■ Your instructions: Copy out all of the material exactly as presented.

■ Collected data:
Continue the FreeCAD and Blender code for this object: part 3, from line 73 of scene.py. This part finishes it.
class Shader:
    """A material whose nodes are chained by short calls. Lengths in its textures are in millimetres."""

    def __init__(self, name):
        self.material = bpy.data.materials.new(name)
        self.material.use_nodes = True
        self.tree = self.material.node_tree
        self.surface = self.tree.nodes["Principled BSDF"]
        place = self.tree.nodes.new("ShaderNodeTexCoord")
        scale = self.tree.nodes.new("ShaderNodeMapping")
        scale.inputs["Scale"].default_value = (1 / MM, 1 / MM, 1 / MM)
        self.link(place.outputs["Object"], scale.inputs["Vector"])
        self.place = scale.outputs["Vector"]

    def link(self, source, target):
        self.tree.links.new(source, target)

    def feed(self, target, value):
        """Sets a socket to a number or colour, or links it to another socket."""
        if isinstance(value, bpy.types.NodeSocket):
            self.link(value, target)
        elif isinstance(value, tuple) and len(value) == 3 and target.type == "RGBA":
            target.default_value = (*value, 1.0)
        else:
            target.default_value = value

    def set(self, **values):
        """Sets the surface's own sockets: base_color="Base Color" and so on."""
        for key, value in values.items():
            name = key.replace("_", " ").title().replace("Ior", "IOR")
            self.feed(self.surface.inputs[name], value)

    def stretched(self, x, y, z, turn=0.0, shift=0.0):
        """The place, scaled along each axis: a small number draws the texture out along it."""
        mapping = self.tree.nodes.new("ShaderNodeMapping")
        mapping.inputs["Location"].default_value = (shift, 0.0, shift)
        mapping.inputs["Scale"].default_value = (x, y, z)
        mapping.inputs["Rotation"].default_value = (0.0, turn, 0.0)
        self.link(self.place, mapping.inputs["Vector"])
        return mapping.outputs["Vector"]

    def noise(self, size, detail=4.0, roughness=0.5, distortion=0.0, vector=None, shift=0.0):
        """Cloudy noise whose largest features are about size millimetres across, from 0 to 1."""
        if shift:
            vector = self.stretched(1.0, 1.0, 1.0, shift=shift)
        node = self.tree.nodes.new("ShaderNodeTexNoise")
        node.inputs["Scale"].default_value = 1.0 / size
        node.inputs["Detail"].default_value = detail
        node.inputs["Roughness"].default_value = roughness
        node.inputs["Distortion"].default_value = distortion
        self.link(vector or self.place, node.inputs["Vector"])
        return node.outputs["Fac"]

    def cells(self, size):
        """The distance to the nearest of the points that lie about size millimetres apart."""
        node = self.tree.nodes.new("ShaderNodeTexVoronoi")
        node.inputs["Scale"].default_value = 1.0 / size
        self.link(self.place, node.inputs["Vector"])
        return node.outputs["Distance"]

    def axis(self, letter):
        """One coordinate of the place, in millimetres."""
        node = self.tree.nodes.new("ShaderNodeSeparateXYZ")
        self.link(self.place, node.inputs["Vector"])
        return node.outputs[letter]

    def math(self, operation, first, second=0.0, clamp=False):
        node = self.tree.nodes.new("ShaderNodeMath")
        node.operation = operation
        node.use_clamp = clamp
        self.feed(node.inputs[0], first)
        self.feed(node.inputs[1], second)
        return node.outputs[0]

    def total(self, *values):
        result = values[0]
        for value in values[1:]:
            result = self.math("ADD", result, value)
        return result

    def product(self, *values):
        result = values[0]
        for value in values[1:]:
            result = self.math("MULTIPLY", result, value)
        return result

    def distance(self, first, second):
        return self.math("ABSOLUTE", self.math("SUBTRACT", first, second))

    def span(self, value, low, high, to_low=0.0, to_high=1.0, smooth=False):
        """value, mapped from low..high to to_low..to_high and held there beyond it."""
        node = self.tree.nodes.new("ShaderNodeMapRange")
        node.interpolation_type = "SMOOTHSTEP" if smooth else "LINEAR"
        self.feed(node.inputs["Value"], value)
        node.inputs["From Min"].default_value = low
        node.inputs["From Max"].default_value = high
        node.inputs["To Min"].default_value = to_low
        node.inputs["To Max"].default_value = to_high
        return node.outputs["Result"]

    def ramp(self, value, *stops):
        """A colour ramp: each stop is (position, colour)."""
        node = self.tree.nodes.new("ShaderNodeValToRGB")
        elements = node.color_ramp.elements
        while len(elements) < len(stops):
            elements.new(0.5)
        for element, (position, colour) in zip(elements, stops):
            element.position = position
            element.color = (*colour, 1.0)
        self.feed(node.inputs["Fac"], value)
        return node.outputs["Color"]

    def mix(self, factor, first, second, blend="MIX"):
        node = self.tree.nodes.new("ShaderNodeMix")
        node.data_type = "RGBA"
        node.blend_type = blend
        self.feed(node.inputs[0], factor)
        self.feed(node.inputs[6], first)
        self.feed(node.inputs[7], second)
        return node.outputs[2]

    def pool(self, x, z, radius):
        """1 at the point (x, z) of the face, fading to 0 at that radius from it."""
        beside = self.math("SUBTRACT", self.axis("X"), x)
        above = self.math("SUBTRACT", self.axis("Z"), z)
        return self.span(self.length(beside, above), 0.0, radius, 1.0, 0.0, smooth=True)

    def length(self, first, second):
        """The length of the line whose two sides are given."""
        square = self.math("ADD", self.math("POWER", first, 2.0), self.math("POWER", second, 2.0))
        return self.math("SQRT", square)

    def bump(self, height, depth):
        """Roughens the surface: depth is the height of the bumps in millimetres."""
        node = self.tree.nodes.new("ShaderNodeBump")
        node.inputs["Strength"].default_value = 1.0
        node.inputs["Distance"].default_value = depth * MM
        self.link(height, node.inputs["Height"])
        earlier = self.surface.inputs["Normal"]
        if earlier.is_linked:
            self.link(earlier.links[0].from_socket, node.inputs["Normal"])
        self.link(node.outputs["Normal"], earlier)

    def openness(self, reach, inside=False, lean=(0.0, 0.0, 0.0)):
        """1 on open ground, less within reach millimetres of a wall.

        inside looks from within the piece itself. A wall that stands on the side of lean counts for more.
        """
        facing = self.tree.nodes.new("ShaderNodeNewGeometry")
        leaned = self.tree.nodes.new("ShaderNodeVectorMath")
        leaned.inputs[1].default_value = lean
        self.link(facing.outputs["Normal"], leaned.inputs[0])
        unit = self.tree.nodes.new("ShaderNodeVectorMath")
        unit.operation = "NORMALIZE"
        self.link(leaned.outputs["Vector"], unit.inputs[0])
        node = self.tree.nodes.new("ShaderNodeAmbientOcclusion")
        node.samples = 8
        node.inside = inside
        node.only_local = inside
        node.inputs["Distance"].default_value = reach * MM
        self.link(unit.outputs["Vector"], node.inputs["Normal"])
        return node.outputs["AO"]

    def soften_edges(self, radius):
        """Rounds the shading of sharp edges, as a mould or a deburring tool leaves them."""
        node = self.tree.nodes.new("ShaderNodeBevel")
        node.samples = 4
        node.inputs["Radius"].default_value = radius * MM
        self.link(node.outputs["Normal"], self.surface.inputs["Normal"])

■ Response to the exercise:
Continue the FreeCAD and Blender code for this object: part 3, from line 73 of scene.py. This part finishes it.
class Shader:
    """A material whose nodes are chained by short calls. Lengths in its textures are in millimetres."""

    def __init__(self, name):
        self.material = bpy.data.materials.new(name)
        self.material.use_nodes = True
        self.tree = self.material.node_tree
        self.surface = self.tree.nodes["Principled BSDF"]
        place = self.tree.nodes.new("ShaderNodeTexCoord")
        scale = self.tree.nodes.new("ShaderNodeMapping")
        scale.inputs["Scale"].default_value = (1 / MM, 1 / MM, 1 / MM)
        self.link(place.outputs["Object"], scale.inputs["Vector"])
        self.place = scale.outputs["Vector"]

    def link(self, source, target):
        self.tree.links.new(source, target)

    def feed(self, target, value):
        """Sets a socket to a number or colour, or links it to another socket."""
        if isinstance(value, bpy.types.NodeSocket):
            self.link(value, target)
        elif isinstance(value, tuple) and len(value) == 3 and target.type == "RGBA":
            target.default_value = (*value, 1.0)
        else:
            target.default_value = value

    def set(self, **values):
        """Sets the surface's own sockets: base_color="Base Color" and so on."""
        for key, value in values.items():
            name = key.replace("_", " ").title().replace("Ior", "IOR")
            self.feed(self.surface.inputs[name], value)

    def stretched(self, x, y, z, turn=0.0, shift=0.0):
        """The place, scaled along each axis: a small number draws the texture out along it."""
        mapping = self.tree.nodes.new("ShaderNodeMapping")
        mapping.inputs["Location"].default_value = (shift, 0.0, shift)
        mapping.inputs["Scale"].default_value = (x, y, z)
        mapping.inputs["Rotation"].default_value = (0.0, turn, 0.0)
        self.link(self.place, mapping.inputs["Vector"])
        return mapping.outputs["Vector"]

    def noise(self, size, detail=4.0, roughness=0.5, distortion=0.0, vector=None, shift=0.0):
        """Cloudy noise whose largest features are about size millimetres across, from 0 to 1."""
        if shift:
            vector = self.stretched(1.0, 1.0, 1.0, shift=shift)
        node = self.tree.nodes.new("ShaderNodeTexNoise")
        node.inputs["Scale"].default_value = 1.0 / size
        node.inputs["Detail"].default_value = detail
        node.inputs["Roughness"].default_value = roughness
        node.inputs["Distortion"].default_value = distortion
        self.link(vector or self.place, node.inputs["Vector"])
        return node.outputs["Fac"]

    def cells(self, size):
        """The distance to the nearest of the points that lie about size millimetres apart."""
        node = self.tree.nodes.new("ShaderNodeTexVoronoi")
        node.inputs["Scale"].default_value = 1.0 / size
        self.link(self.place, node.inputs["Vector"])
        return node.outputs["Distance"]

    def axis(self, letter):
        """One coordinate of the place, in millimetres."""
        node = self.tree.nodes.new("ShaderNodeSeparateXYZ")
        self.link(self.place, node.inputs["Vector"])
        return node.outputs[letter]

    def math(self, operation, first, second=0.0, clamp=False):
        node = self.tree.nodes.new("ShaderNodeMath")
        node.operation = operation
        node.use_clamp = clamp
        self.feed(node.inputs[0], first)
        self.feed(node.inputs[1], second)
        return node.outputs[0]

    def total(self, *values):
        result = values[0]
        for value in values[1:]:
            result = self.math("ADD", result, value)
        return result

    def product(self, *values):
        result = values[0]
        for value in values[1:]:
            result = self.math("MULTIPLY", result, value)
        return result

    def distance(self, first, second):
        return self.math("ABSOLUTE", self.math("SUBTRACT", first, second))

    def span(self, value, low, high, to_low=0.0, to_high=1.0, smooth=False):
        """value, mapped from low..high to to_low..to_high and held there beyond it."""
        node = self.tree.nodes.new("ShaderNodeMapRange")
        node.interpolation_type = "SMOOTHSTEP" if smooth else "LINEAR"
        self.feed(node.inputs["Value"], value)
        node.inputs["From Min"].default_value = low
        node.inputs["From Max"].default_value = high
        node.inputs["To Min"].default_value = to_low
        node.inputs["To Max"].default_value = to_high
        return node.outputs["Result"]

    def ramp(self, value, *stops):
        """A colour ramp: each stop is (position, colour)."""
        node = self.tree.nodes.new("ShaderNodeValToRGB")
        elements = node.color_ramp.elements
        while len(elements) < len(stops):
            elements.new(0.5)
        for element, (position, colour) in zip(elements, stops):
            element.position = position
            element.color = (*colour, 1.0)
        self.feed(node.inputs["Fac"], value)
        return node.outputs["Color"]

    def mix(self, factor, first, second, blend="MIX"):
        node = self.tree.nodes.new("ShaderNodeMix")
        node.data_type = "RGBA"
        node.blend_type = blend
        self.feed(node.inputs[0], factor)
        self.feed(node.inputs[6], first)
        self.feed(node.inputs[7], second)
        return node.outputs[2]

    def pool(self, x, z, radius):
        """1 at the point (x, z) of the face, fading to 0 at that radius from it."""
        beside = self.math("SUBTRACT", self.axis("X"), x)
        above = self.math("SUBTRACT", self.axis("Z"), z)
        return self.span(self.length(beside, above), 0.0, radius, 1.0, 0.0, smooth=True)

    def length(self, first, second):
        """The length of the line whose two sides are given."""
        square = self.math("ADD", self.math("POWER", first, 2.0), self.math("POWER", second, 2.0))
        return self.math("SQRT", square)

    def bump(self, height, depth):
        """Roughens the surface: depth is the height of the bumps in millimetres."""
        node = self.tree.nodes.new("ShaderNodeBump")
        node.inputs["Strength"].default_value = 1.0
        node.inputs["Distance"].default_value = depth * MM
        self.link(height, node.inputs["Height"])
        earlier = self.surface.inputs["Normal"]
        if earlier.is_linked:
            self.link(earlier.links[0].from_socket, node.inputs["Normal"])
        self.link(node.outputs["Normal"], earlier)

    def openness(self, reach, inside=False, lean=(0.0, 0.0, 0.0)):
        """1 on open ground, less within reach millimetres of a wall.

        inside looks from within the piece itself. A wall that stands on the side of lean counts for more.
        """
        facing = self.tree.nodes.new("ShaderNodeNewGeometry")
        leaned = self.tree.nodes.new("ShaderNodeVectorMath")
        leaned.inputs[1].default_value = lean
        self.link(facing.outputs["Normal"], leaned.inputs[0])
        unit = self.tree.nodes.new("ShaderNodeVectorMath")
        unit.operation = "NORMALIZE"
        self.link(leaned.outputs["Vector"], unit.inputs[0])
        node = self.tree.nodes.new("ShaderNodeAmbientOcclusion")
        node.samples = 8
        node.inside = inside
        node.only_local = inside
        node.inputs["Distance"].default_value = reach * MM
        self.link(unit.outputs["Vector"], node.inputs["Normal"])
        return node.outputs["AO"]

    def soften_edges(self, radius):
        """Rounds the shading of sharp edges, as a mould or a deburring tool leaves them."""
        node = self.tree.nodes.new("ShaderNodeBevel")
        node.samples = 4
        node.inputs["Radius"].default_value = radius * MM
        self.link(node.outputs["Normal"], self.surface.inputs["Normal"])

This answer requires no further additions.